I read in your open letter to James Ricketson that you have found it difficult to be taken seriously as a female director?

It’s a tricky one. Even the label ‘female director’ rather than simply ‘director’ paints us as outsiders and interlopers in a predominantly male environment. This is partly due to the lack of cultural currency ascribed to females and their perspectives, let alone our talent. It’s unfortunate that we still invest any weight in the notion of ‘merit’ as Ricketson was banging on about, as if merit is somehow an objective attribute and not a completely subjective set of values. I struggled all throughout preproduction to be called a director because I was often too inexperienced in the eyes of men to deserve the title and that extended sometimes to the attitudes on set. I was undermined, ignored, sniggered about at times. I don’t think I would have survived the experience had I not been able to act – often I had to play different roles in order to get what I wanted.

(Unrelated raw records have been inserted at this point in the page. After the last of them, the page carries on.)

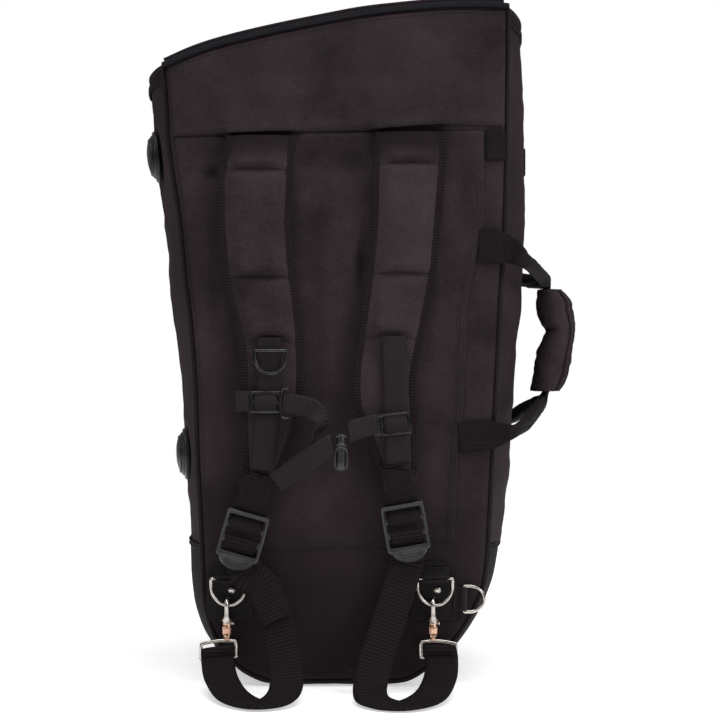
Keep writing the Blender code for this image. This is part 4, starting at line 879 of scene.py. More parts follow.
# ---------------------------------------------------------------- piping round both panels
def piping(tag, y_of, face):
    line = np.array([[x, z] for x, z, _ in EDGE])
    tan = unit(np.gradient(line, axis=0))
    out = np.stack([tan[:, 1], -tan[:, 0]], 1)
    P2 = line + out * 2.6
    P = np.stack([P2[:, 0], y_of(P2[:, 1]), P2[:, 1]], 1)
    P = smooth_line(P, 700)
    P[:, 2] = np.maximum(P[:, 2], 3.2)
    L = arc_len(P)
    r = 3.0 + 0.12 * np.sin(L / 9.0) + 0.10 * np.sin(L / 3.7)
    tube(f"piping_{tag}_cord", P, r, BINDING, "root", f"piping_{tag}", "edge_binding", sides=14)
    F2 = line + out * 0.2
    F = np.stack([F2[:, 0], y_of(F2[:, 1]) + face * 5.2, F2[:, 1]], 1)
    F = smooth_line(F, 520)
    F[:, 2] = np.maximum(F[:, 2], 2.0)
    return P, F


piping("back", lambda z: np.full(np.shape(z), BACK_Y + 7.0), -1)
piping("front", lambda z: front_y(z) - 7.0, 1)

# ---------------------------------------------------------------- the sewn-on layers of the strap side
SEAM = smooth_line([(-181.5, 606), (-120, 608.5), (-40, 611), (28, 612), (46, 613), (119, 619.5), (186, 618)], 160)


def seam_z(x):
    return np.interp(x, SEAM[:, 0], SEAM[:, 1])


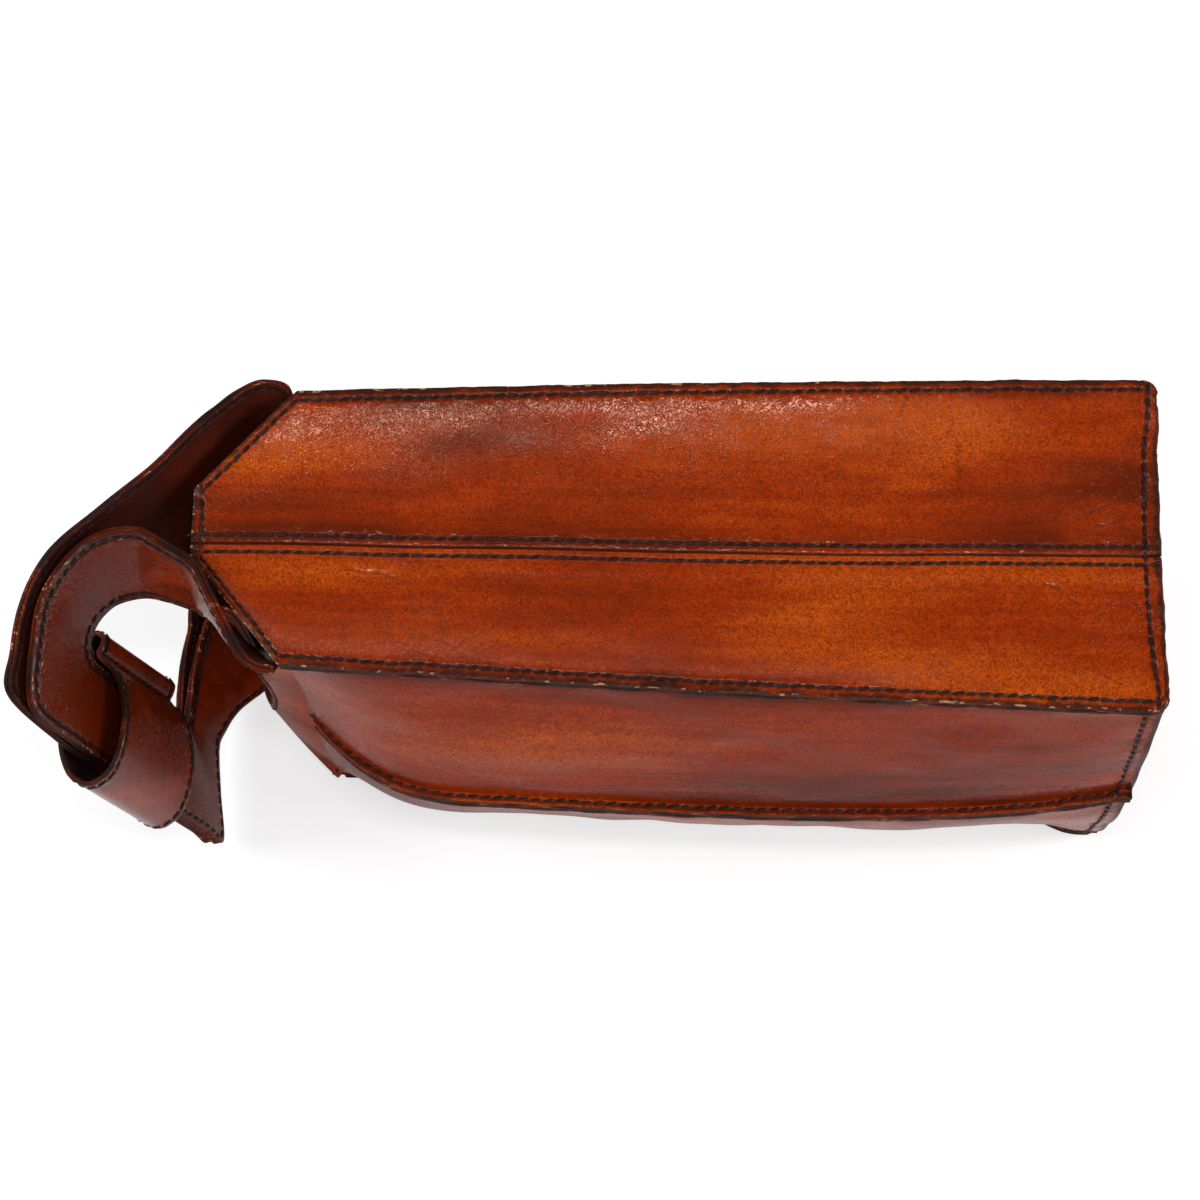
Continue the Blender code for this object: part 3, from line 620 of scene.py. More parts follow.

That kind of emotional intelligence is something that you need to make it work on sets because you’re sidestepping egos and for guys who have their entire careers been surrounded by other men, they just don’t take too kindly to being told whatfor by a lady. We need to understand that the circumstances that have let to gross inequity in the film industry isn’t because people have set out to discriminate, it’s because women have been kept out of the conversation for long enough that there’s very little imperative for us to be included. So we need to look to how we inspire system change – that’s through active lobbying for changes in funding, representation, distribution. A lot has happened to get us into a place where stats are stagnating for decades at a time so we have to do a lot. Token gestures won’t cut it.

Who are some of your favourite female directors we should keep an eye out for?

 Sarah Polley is fantastic, also Joanna Coates, a great emerging UK director. Dee Rees. I urge everyone to get onto Directed by Women, a great site that highlights all films directed by women all over the world. There are some amazing films there waiting to be watched.